Monday, November 16, 2009

my 1st thriller novel

currently, i was reading dame zoete sarah written by khairyn othman, a new author in jemari seni publishing. my sister anim told me the novel is boring and adventurous - kind of thriller and actions which she doesnt like much. before this i usually buy a love story novel that full with lessons and sort of knowledgeable which we found it interesting. yeah, for me a novel is really bored without love injections. its like a must and if not, the story will never be interesting. plus, the word LOVE itself consists of many things. not only to humans. the most important love towards God : Allah The Almighty.

i know there must be a reason why i choose to buy this book. there're something in it. something precious and different from others. the character of sarah adam and salim. a reporter and a police. yes, i never liked to read thriller novel, but i know, this is a start for me to like it. and yes, khairyn othman had made me interested and could finish up the reading in only few days.

if she really new in the writing industry, i might say she had done a very good job. writing is a combination of study of human behaviour, their lifestyle and the writer's creativity. i know its very hard to write a story about drugs and criminals thingy. its really need a deep understanding - from its origin, its background, etc. and how to relates back to the character and the story that has created.

i love the part where sarah started to hide herself from the police and the criminals group. how she deal with indonesian community and getting help from them.
salim who apparently become the hero to save sarah at Netherlands.
and coincidently, they likes each other.
khairyn othman ended her story well.
happy ending. and im gonna miss the stubborn of sarah and the arrogant of salim. two different characters which has unite at the end.

and i've proved to my sis that the novel wasnt bad.

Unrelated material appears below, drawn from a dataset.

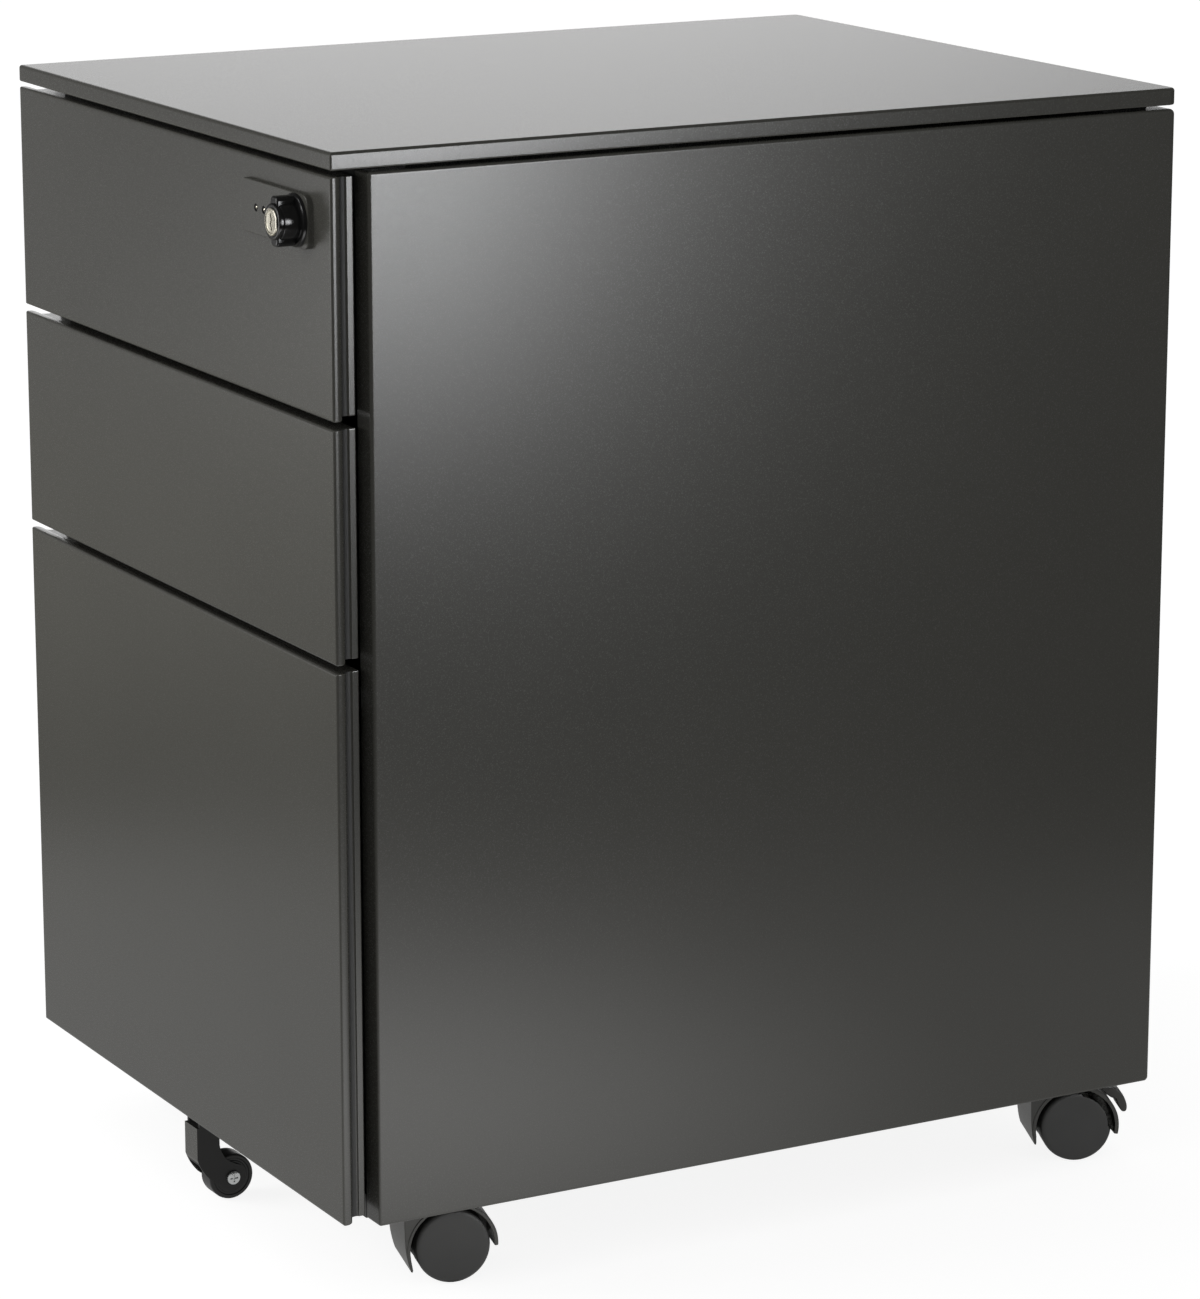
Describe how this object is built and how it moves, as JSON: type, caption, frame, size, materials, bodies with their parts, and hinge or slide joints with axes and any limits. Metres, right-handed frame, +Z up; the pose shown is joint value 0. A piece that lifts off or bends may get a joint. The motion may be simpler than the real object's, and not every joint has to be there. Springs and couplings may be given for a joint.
{
  "type": "rolling pedestal cabinet",
  "caption": "Rolling steel pedestal cabinet with box drawers over a file drawer, side finger pulls, a knob lock, hooded twin-wheel casters and an anti-tilt wheel under the file drawer.",
  "frame": {"origin": "floor level, at the centre of the overall footprint with the lock's key cylinder counted", "axes": "+X to the right of a person facing the drawers, +Y to the back, +Z up"},
  "size_m": [0.39, 0.5172, 0.6],
  "materials": {
    "painted_steel": "satin graphite powder coat",
    "painted_tray": "matte black powder coat",
    "zinc_plated_steel": "bright zinc plate",
    "guide_plastic": "natural nylon",
    "knob_plastic": "gloss black",
    "nickel": "satin nickel",
    "hood_plastic": "satin dark grey nylon",
    "wheel_plastic": "fine-grained dark grey nylon"
  },
  "bodies": {
    "carcass": {"top_cover": "painted_steel", "right_side_panel": "painted_steel", "left_side_panel": "painted_steel", "back_panel": "painted_steel", "base_pan": "painted_steel", "top_rails": "painted_steel", "runner_posts": "painted_steel", "fixed_runners": "zinc_plated_steel", "lock_bar_guides": "guide_plastic", "caster_plates": "zinc_plated_steel", "caster_screws": "zinc_plated_steel"},
    "top_drawer": {"top_drawer_front": "painted_steel", "top_drawer_liner": "painted_steel", "top_drawer_tray": "painted_tray", "top_drawer_front_screws": "zinc_plated_steel", "top_drawer_inner_runners": "zinc_plated_steel", "lock_plate": "painted_steel", "lock_housing": "knob_plastic", "lock_nut": "zinc_plated_steel"},
    "top_drawer_middle_runners": {"top_drawer_middle_runners": "zinc_plated_steel"},
    "middle_drawer": {"middle_drawer_front": "painted_steel", "middle_drawer_liner": "painted_steel", "middle_drawer_tray": "painted_tray", "middle_drawer_front_screws": "zinc_plated_steel", "middle_drawer_inner_runners": "zinc_plated_steel", "middle_drawer_catch": "zinc_plated_steel"},
    "middle_drawer_middle_runners": {"middle_drawer_middle_runners": "zinc_plated_steel"},
    "file_drawer": {"file_drawer_front": "painted_steel", "file_drawer_liner": "painted_steel", "file_drawer_tray": "painted_tray", "file_drawer_front_screws": "zinc_plated_steel", "file_drawer_inner_runners": "zinc_plated_steel", "file_drawer_catch": "zinc_plated_steel", "file_rails": "zinc_plated_steel", "fifth_wheel_bracket": "painted_steel", "fifth_wheel_axle": "zinc_plated_steel"},
    "file_drawer_middle_runners": {"file_drawer_middle_runners": "zinc_plated_steel"},
    "lock_knob": {"lock_knob": "knob_plastic", "key_cylinder": "nickel", "lock_crank": "zinc_plated_steel"},
    "lock_bar": {"lock_bar": "zinc_plated_steel"},
    "fifth_wheel": {"fifth_wheel": "wheel_plastic"},
    "front_left_caster_hood": {"front_left_caster_hood": "hood_plastic", "front_left_caster_axle": "zinc_plated_steel"},
    "front_left_caster_wheel_left": {"front_left_caster_wheel_left": "wheel_plastic"},
    "front_left_caster_wheel_right": {"front_left_caster_wheel_right": "wheel_plastic"},
    "front_right_caster_hood": {"front_right_caster_hood": "hood_plastic", "front_right_caster_axle": "zinc_plated_steel"},
    "front_right_caster_wheel_left": {"front_right_caster_wheel_left": "wheel_plastic"},
    "front_right_caster_wheel_right": {"front_right_caster_wheel_right": "wheel_plastic"},
    "rear_left_caster_hood": {"rear_left_caster_hood": "hood_plastic", "rear_left_caster_axle": "zinc_plated_steel"},
    "rear_left_caster_wheel_left": {"rear_left_caster_wheel_left": "wheel_plastic"},
    "rear_left_caster_wheel_right": {"rear_left_caster_wheel_right": "wheel_plastic"},
    "rear_left_caster_brake_lever": {"rear_left_caster_brake_lever": "hood_plastic"},
    "rear_right_caster_hood": {"rear_right_caster_hood": "hood_plastic", "rear_right_caster_axle": "zinc_plated_steel"},
    "rear_right_caster_wheel_left": {"rear_right_caster_wheel_left": "wheel_plastic"},
    "rear_right_caster_wheel_right": {"rear_right_caster_wheel_right": "wheel_plastic"},
    "rear_right_caster_brake_lever": {"rear_right_caster_brake_lever": "hood_plastic"}
  },
  "joints": [
    {"name": "drawer_top_slide", "type": "slide", "parent": "carcass", "child": "top_drawer", "axis": [0, -1, 0], "range_m": [0, 0.43]},
    {"name": "runner_top_slide", "type": "slide", "parent": "carcass", "child": "top_drawer_middle_runners", "axis": [0, -1, 0], "range_m": [0, 0.2155]},
    {"name": "drawer_middle_slide", "type": "slide", "parent": "carcass", "child": "middle_drawer", "axis": [0, -1, 0], "range_m": [0, 0.43]},
    {"name": "runner_middle_slide", "type": "slide", "parent": "carcass", "child": "middle_drawer_middle_runners", "axis": [0, -1, 0], "range_m": [0, 0.2155]},
    {"name": "drawer_file_slide", "type": "slide", "parent": "carcass", "child": "file_drawer", "axis": [0, -1, 0], "range_m": [0, 0.43]},
    {"name": "runner_file_slide", "type": "slide", "parent": "carcass", "child": "file_drawer_middle_runners", "axis": [0, -1, 0], "range_m": [0, 0.2155]},
    {"name": "lock_knob_turn", "type": "hinge", "parent": "top_drawer", "child": "lock_knob", "pos_m": [0.1615, -0.2517, 0.563], "axis": [0, 1, 0], "range_deg": [0, 90]},
    {"name": "lock_bar_slide", "type": "slide", "parent": "carcass", "child": "lock_bar", "axis": [0, 0, -1], "range_m": [0, 0.0113]},
    {"name": "front_left_caster_swivel", "type": "hinge", "parent": "carcass", "child": "front_left_caster_hood", "pos_m": [-0.154, -0.1827, 0.045], "axis": [0, 0, 1], "continuous": true},
    {"name": "front_left_caster_wheel_left_spin", "type": "hinge", "parent": "front_left_caster_hood", "child": "front_left_caster_wheel_left", "pos_m": [-0.14965, -0.16523, 0.02], "axis": [-0.9703, 0.2419, 0], "continuous": true},
    {"name": "front_left_caster_wheel_right_spin", "type": "hinge", "parent": "front_left_caster_hood", "child": "front_left_caster_wheel_right", "pos_m": [-0.14965, -0.16523, 0.02], "axis": [-0.9703, 0.2419, 0], "continuous": true},
    {"name": "front_right_caster_swivel", "type": "hinge", "parent": "carcass", "child": "front_right_caster_hood", "pos_m": [0.154, -0.1827, 0.045], "axis": [0, 0, 1], "continuous": true},
    {"name": "front_right_caster_wheel_left_spin", "type": "hinge", "parent": "front_right_caster_hood", "child": "front_right_caster_wheel_left", "pos_m": [0.15835, -0.16523, 0.02], "axis": [-0.9703, 0.2419, 0], "continuous": true},
    {"name": "front_right_caster_wheel_right_spin", "type": "hinge", "parent": "front_right_caster_hood", "child": "front_right_caster_wheel_right", "pos_m": [0.15835, -0.16523, 0.02], "axis": [-0.9703, 0.2419, 0], "continuous": true},
    {"name": "rear_left_caster_swivel", "type": "hinge", "parent": "carcass", "child": "rear_left_caster_hood", "pos_m": [-0.154, 0.2108, 0.045], "axis": [0, 0, 1], "continuous": true},
    {"name": "rear_left_caster_wheel_left_spin", "type": "hinge", "parent": "rear_left_caster_hood", "child": "rear_left_caster_wheel_left", "pos_m": [-0.14726, 0.22749, 0.02], "axis": [-0.9272, 0.3746, 0], "continuous": true},
    {"name": "rear_left_caster_wheel_right_spin", "type": "hinge", "parent": "rear_left_caster_hood", "child": "rear_left_caster_wheel_right", "pos_m": [-0.14726, 0.22749, 0.02], "axis": [-0.9272, 0.3746, 0], "continuous": true},
    {"name": "rear_left_caster_brake", "type": "hinge", "parent": "rear_left_caster_hood", "child": "rear_left_caster_brake_lever", "pos_m": [-0.14089, 0.24325, 0.036], "axis": [-0.9272, 0.3746, 0], "range_deg": [0, 12]},
    {"name": "rear_right_caster_swivel", "type": "hinge", "parent": "carcass", "child": "rear_right_caster_hood", "pos_m": [0.154, 0.2108, 0.045], "axis": [0, 0, 1], "continuous": true},
    {"name": "rear_right_caster_wheel_left_spin", "type": "hinge", "parent": "rear_right_caster_hood", "child": "rear_right_caster_wheel_left", "pos_m": [0.16074, 0.22749, 0.02], "axis": [-0.9272, 0.3746, 0], "continuous": true},
    {"name": "rear_right_caster_wheel_right_spin", "type": "hinge", "parent": "rear_right_caster_hood", "child": "rear_right_caster_wheel_right", "pos_m": [0.16074, 0.22749, 0.02], "axis": [-0.9272, 0.3746, 0], "continuous": true},
    {"name": "rear_right_caster_brake", "type": "hinge", "parent": "rear_right_caster_hood", "child": "rear_right_caster_brake_lever", "pos_m": [0.16711, 0.24325, 0.036], "axis": [-0.9272, 0.3746, 0], "range_deg": [0, 12]},
    {"name": "fifth_wheel_spin", "type": "hinge", "parent": "file_drawer", "child": "fifth_wheel", "pos_m": [0, -0.2177, 0.0131], "axis": [1, 0, 0], "continuous": true}
  ],
  "couplings": [
    {"joint": "runner_top_slide", "follows": "drawer_top_slide", "ratio": 0.5},
    {"joint": "runner_middle_slide", "follows": "drawer_middle_slide", "ratio": 0.5},
    {"joint": "runner_file_slide", "follows": "drawer_file_slide", "ratio": 0.5},
    {"joint": "lock_knob_turn", "follows": "lock_bar_slide", "rad_per_m": 138.84}
  ]
}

for info, the dame zoete sarah means si manis sarah in malay. the zoete pronouns as 'zutter'. these dame zoete were from the Dutch language.

Sunday, November 15, 2009

u can count on me.. anytime will do...

"tolong mak masak. mak sakit gak." kaknim said. yeh? i looked at mum and she nodded her head.
"mak x larat la." mak rarely complaining n rarely asked me to help her cooking. my pleasure dear mum.... anything for u...

today, mia, mak, kaknim, abg g, were suffered cirit birit, some of them got fever, and muntah2. we dont really know whats the reason behind it. spm is just around the corner and mia got health problem. thats one thing for sure that make all of us worry. i might say thank God its sunday, they hv time to rest. hope they get well soon.

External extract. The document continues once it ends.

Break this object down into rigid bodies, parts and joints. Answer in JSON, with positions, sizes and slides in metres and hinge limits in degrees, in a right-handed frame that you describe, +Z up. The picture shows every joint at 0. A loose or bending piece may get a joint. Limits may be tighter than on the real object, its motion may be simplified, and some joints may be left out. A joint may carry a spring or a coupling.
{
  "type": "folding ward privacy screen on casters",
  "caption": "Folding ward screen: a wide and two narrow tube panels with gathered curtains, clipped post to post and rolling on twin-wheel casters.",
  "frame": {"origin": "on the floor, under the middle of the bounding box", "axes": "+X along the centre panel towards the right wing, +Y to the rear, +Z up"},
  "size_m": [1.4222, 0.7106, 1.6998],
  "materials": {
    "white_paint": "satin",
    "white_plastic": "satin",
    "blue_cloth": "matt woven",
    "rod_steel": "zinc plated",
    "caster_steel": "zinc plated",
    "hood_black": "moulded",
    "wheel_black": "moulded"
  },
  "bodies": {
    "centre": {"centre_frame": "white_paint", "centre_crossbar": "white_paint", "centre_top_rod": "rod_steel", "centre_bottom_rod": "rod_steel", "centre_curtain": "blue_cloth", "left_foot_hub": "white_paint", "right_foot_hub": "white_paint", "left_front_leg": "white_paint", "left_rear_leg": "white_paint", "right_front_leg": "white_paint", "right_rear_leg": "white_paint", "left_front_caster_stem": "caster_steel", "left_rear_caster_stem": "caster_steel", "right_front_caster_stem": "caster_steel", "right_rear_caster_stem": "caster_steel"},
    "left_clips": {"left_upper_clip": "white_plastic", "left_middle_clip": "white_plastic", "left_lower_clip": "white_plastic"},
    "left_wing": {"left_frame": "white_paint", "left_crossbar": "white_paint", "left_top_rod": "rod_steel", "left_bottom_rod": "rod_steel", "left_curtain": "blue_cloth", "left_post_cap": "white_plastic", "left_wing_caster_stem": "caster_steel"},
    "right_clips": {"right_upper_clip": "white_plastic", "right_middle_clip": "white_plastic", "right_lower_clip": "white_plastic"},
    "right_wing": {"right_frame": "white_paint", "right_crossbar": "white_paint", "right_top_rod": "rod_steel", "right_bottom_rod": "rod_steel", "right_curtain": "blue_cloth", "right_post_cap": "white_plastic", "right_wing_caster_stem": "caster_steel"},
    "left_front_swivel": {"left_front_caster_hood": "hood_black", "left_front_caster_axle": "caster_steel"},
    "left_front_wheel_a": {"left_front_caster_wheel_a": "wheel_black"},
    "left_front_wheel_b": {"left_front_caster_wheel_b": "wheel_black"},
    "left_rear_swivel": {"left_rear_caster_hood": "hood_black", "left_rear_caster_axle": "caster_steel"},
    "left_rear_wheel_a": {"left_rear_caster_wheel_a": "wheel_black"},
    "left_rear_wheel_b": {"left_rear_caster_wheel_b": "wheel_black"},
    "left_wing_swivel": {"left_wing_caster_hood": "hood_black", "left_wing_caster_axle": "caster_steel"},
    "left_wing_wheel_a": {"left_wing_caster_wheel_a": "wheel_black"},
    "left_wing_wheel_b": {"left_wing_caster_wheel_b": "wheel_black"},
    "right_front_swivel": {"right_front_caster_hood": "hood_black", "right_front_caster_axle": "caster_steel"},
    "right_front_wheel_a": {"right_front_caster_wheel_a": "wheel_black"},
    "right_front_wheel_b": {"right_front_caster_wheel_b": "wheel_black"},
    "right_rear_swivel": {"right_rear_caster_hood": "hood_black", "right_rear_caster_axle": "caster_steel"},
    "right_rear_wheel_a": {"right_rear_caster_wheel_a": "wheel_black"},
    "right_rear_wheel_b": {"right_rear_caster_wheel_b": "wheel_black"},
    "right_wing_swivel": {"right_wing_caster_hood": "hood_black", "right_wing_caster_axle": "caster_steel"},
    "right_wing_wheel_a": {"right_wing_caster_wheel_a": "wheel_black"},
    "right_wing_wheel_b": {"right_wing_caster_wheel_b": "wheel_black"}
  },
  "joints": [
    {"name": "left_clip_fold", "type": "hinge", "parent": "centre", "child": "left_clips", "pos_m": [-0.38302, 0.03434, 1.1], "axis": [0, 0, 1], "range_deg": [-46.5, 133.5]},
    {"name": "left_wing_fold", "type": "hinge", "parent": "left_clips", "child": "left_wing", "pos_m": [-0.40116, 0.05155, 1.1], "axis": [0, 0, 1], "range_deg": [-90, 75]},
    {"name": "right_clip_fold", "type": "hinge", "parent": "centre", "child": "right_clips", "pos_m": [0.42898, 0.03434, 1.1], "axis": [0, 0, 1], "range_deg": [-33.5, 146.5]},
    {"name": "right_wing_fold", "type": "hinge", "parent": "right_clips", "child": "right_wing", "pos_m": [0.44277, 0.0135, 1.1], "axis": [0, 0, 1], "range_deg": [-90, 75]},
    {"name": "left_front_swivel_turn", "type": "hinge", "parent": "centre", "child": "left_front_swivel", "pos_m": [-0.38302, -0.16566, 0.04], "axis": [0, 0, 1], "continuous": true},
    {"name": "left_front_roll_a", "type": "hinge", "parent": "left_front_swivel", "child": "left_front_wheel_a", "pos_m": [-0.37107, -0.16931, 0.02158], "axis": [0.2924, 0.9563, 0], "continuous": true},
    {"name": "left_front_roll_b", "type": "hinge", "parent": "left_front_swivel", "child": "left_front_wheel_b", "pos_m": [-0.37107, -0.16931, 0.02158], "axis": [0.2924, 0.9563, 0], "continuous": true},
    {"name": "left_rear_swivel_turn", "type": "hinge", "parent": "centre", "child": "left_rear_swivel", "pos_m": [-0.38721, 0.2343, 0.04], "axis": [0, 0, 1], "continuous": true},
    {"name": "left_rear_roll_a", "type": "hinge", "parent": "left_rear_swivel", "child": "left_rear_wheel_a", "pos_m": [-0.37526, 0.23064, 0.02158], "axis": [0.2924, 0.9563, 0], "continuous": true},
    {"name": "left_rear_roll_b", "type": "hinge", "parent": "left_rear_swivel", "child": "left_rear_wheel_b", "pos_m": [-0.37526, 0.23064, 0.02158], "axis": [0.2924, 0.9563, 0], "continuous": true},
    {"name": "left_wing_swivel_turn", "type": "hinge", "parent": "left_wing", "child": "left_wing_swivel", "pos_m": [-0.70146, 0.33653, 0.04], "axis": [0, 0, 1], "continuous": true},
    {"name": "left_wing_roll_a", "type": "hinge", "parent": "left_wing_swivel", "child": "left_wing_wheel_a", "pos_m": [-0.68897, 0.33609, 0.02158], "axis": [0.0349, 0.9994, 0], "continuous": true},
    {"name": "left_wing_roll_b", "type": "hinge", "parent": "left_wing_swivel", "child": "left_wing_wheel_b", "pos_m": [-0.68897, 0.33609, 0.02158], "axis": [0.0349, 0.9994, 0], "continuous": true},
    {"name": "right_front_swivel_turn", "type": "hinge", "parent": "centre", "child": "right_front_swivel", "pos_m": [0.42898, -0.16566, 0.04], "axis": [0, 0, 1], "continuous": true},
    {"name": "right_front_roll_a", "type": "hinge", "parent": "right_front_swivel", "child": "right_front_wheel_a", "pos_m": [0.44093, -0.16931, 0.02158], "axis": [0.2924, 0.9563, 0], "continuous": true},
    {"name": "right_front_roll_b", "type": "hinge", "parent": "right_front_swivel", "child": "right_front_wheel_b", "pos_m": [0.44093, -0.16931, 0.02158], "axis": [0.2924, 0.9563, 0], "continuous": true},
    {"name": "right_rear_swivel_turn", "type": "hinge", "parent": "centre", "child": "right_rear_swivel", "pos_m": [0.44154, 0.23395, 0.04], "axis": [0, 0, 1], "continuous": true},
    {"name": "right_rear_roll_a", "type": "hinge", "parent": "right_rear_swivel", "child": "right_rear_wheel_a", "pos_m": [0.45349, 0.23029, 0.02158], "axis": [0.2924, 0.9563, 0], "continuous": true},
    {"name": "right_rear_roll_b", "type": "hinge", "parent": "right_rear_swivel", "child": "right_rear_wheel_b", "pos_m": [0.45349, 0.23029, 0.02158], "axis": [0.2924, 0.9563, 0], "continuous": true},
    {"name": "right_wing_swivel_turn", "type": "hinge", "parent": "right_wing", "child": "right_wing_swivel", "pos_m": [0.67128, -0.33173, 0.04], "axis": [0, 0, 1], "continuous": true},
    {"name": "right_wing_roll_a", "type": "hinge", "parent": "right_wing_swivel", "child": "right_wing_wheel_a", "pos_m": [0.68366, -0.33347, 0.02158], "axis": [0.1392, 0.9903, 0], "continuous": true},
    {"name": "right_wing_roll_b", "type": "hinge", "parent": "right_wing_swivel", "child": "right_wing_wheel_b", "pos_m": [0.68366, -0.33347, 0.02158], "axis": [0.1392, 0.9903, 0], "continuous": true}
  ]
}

its hard when some of ur family members were suffering. feeling pity.
i just hope it wont be long.
may Allah bless.

Saturday, November 14, 2009

full

its...
enough...
it will be so bored if tomorrow will be going the same as today
i tried to make difference but its nothing much
i love the kids, love helping my parents.. but i cant see what else i can do here at home?
better to make a move..
or else i'll quickly be so bored staying at home.
N.O!
try to make it interesting, then.
may Allah bless.

Saturday, November 7, 2009

going home!!

i wake up at 8.40 am and rush to toilet for bath. there are many things to settle before i leave this room; such as:

1) i MUST clean hamster's cage!
2) change the bag - i almost forgot kaknim asked me to bring her Deuter's bag
3) print out the flight ticket - weyy,, penting gila lah! nk balik camne klu xde??

huwaaa.... very hush and rush. i've target that everything's must settled before 10 am. on my way to the taxi stand, i need to go to the studio and taking the stuffs which i've forgotten to bring back yesterday. hmmphh.. i really out of oxygen!! do lots of work without breakfast!

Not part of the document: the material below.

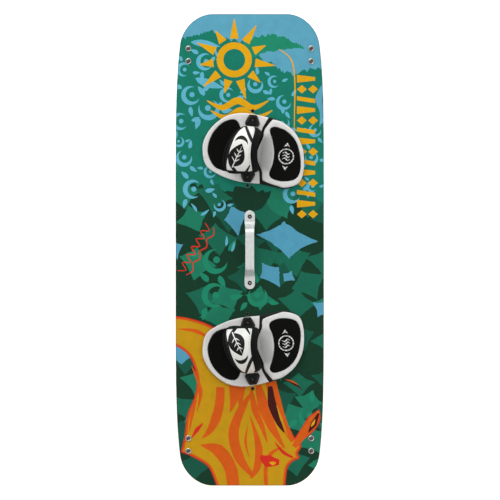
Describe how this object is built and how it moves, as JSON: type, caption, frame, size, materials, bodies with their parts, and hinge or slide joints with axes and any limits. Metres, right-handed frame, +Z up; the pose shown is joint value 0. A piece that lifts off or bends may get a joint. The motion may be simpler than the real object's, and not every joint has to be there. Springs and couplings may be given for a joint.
{
  "type": "kiteboard",
  "caption": "Twin-tip board with straight tips and bowed sides, two padded strap bindings, a centre grab handle and bolted corner fins.",
  "frame": {"origin": "on the ground under the middle of the board, which stands on its four fins", "axes": "+X to the heel edge, +Y to the right foot's tip, +Z up out of the deck"},
  "size_m": [0.421, 1.34, 0.1365],
  "materials": {
    "deck_print": "printed sheet under a clear satin coat",
    "base_print": "printed sheet, smooth",
    "abs_black": "milled ABS sidewall",
    "paulownia": "bare core",
    "stainless": "turned and polished",
    "black_steel": "black oxide",
    "anodised_aluminium": "satin silver anodised",
    "fin_black": "moulded glass-filled nylon",
    "nylon_black": "moulded, fine grain",
    "pad_white": "moulded foam, smooth skin",
    "eva_black": "textured grip foam",
    "neoprene_black": "padded, knitted face",
    "webbing_black": "woven webbing",
    "strap_print": "printed synthetic cover, bound edges"
  },
  "bodies": {
    "board": {"base_sheet": "base_print", "edge_rail": "abs_black", "grab_handle": "anodised_aluminium", "handle_insert_left": "stainless", "handle_insert_right": "stainless", "handle_screw_left": "black_steel", "handle_screw_right": "black_steel", "left_anchor_cap_inner": "nylon_black", "left_anchor_cap_outer": "nylon_black", "left_anchor_screw_inner": "black_steel", "left_anchor_screw_outer": "black_steel", "left_base_plate": "nylon_black", "left_heel_fin": "fin_black", "left_heel_fin_screw_1": "stainless", "left_heel_fin_screw_2": "stainless", "left_heel_fin_washer_1": "stainless", "left_heel_fin_washer_2": "stainless", "left_heel_inlay": "eva_black", "left_heel_pad": "pad_white", "left_insert_strip_inner": "stainless", "left_insert_strip_outer": "stainless", "left_toe_fin": "fin_black", "left_toe_fin_screw_1": "stainless", "left_toe_fin_screw_2": "stainless", "left_toe_fin_washer_1": "stainless", "left_toe_fin_washer_2": "stainless", "left_toe_inlay": "eva_black", "left_toe_pad": "pad_white", "right_anchor_cap_inner": "nylon_black", "right_anchor_cap_outer": "nylon_black", "right_anchor_screw_inner": "black_steel", "right_anchor_screw_outer": "black_steel", "right_base_plate": "nylon_black", "right_heel_fin": "fin_black", "right_heel_fin_screw_1": "stainless", "right_heel_fin_screw_2": "stainless", "right_heel_fin_washer_1": "stainless", "right_heel_fin_washer_2": "stainless", "right_heel_inlay": "eva_black", "right_heel_pad": "pad_white", "right_insert_strip_inner": "stainless", "right_insert_strip_outer": "stainless", "right_toe_fin": "fin_black", "right_toe_fin_screw_1": "stainless", "right_toe_fin_screw_2": "stainless", "right_toe_fin_washer_1": "stainless", "right_toe_fin_washer_2": "stainless", "right_toe_inlay": "eva_black", "right_toe_pad": "pad_white", "top_sheet": "deck_print", "wood_core": "paulownia"},
    "right_strap": {"right_strap_band": "webbing_black", "right_strap_liner": "neoprene_black"},
    "right_cover": {"right_strap_cover": "strap_print"},
    "left_strap": {"left_strap_band": "webbing_black", "left_strap_liner": "neoprene_black"},
    "left_cover": {"left_strap_cover": "strap_print"}
  },
  "joints": [
    {"name": "right_strap_tilt", "type": "hinge", "parent": "board", "child": "right_strap", "pos_m": [0.001, 0.28769, 0.05699], "axis": [0.0906, 0.995, 0.0422], "range_deg": [-15, 15], "stiffness_Nm_per_rad": 4},
    {"name": "right_cover_flap", "type": "hinge", "parent": "right_strap", "child": "right_cover", "pos_m": [-0.04812, 0.22136, 0.07436], "axis": [0.9942, -0.0931, 0.0536], "range_deg": [0, 90]},
    {"name": "left_strap_tilt", "type": "hinge", "parent": "board", "child": "left_strap", "pos_m": [0.001, -0.28769, 0.05699], "axis": [-0.0906, 0.995, -0.0422], "range_deg": [-15, 15], "stiffness_Nm_per_rad": 4},
    {"name": "left_cover_flap", "type": "hinge", "parent": "left_strap", "child": "left_cover", "pos_m": [-0.04812, -0.22136, 0.07436], "axis": [-0.9942, -0.0931, -0.0536], "range_deg": [0, 90]}
  ]
}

when im in the taxi.... i just.. can.. cool down....
its just few minutes in the taxi, and few minutes walking to the Senai airport - check in and get boarding pass. im now in the waiting room. the flight will be in 40 minutes time.
pheww.... very exhausted. once i sat, i never get up until the calling time. i need not to queue since i got the hotseat. its an advantage to be the first going up in the flight and taking seats.
its actually second time taking flight and first time going home from JB with flight.
-mesti org ingat ngada2 kan.
-agakla.

i sleep and didnt get enough sleep - until i realize the flight is about to landed. 45 minutes seems to be short for me. arghh!! nk tdo lagi!

i check out, the FA says goodbye, and we dismissed at the gate. now i'm in LCCT. i saw a man holding a paper written a name. me?? nobody wants to fetch me??
-jangan ngada2lah. ko tu kat mane. bukannye kat oversea. *sigh*

i just follow the signboard. im new here. in the crowds, i manage to walk and finally found the shutter bus going to KL Sentral. an indian man was waiting outside the bus, and check the flight ticket first before allow me to go up.
phewww..... thank God. there's nothing to pay. everything's included in the flight payment.
i choose to sit beside a chinese lady. eventhough i feel tired, i need to make sure that im safe. im in a public bus. i dont know them. and i hv to make sure that my laptops safe. my money is safe. everything.
the bus moved and it takes an hour to reach KL Sentral. its time for me to.. sleep again.. :)

its saturday. lots of people. i get my confidence when i reached KL Sentral. buying the train tickets at Rm2.20, the journey will takes about 20 minutes. i look at my watch. its 2.00 pm. leave my room at 10 am, taking flight at 12.30pm. and its now 2.00 pm. almost 4 hours to reach home. no different if im taking a bus JB-KL. the time almost the same.

the KL Sentral putra train stops. i manage to go inside eventhough there're lots of people. as the train stops at certain station, the crowds become less. nobody accompany me. cant believe i could travel myself alone for a long journey at the first time. only in wangsa maju abah fetch me and now i am totally reached home.

"Seronok naik flight?" they asked.
"okla. penat." - naik bas lagi best kot. boleh tido lama2 tanpa dikacau.
well thank to my sister for giving me chance to have the experience - and compare which one is better. without the free ticket, i wont have the chance. oklah tu kan. sampai rumah jugak.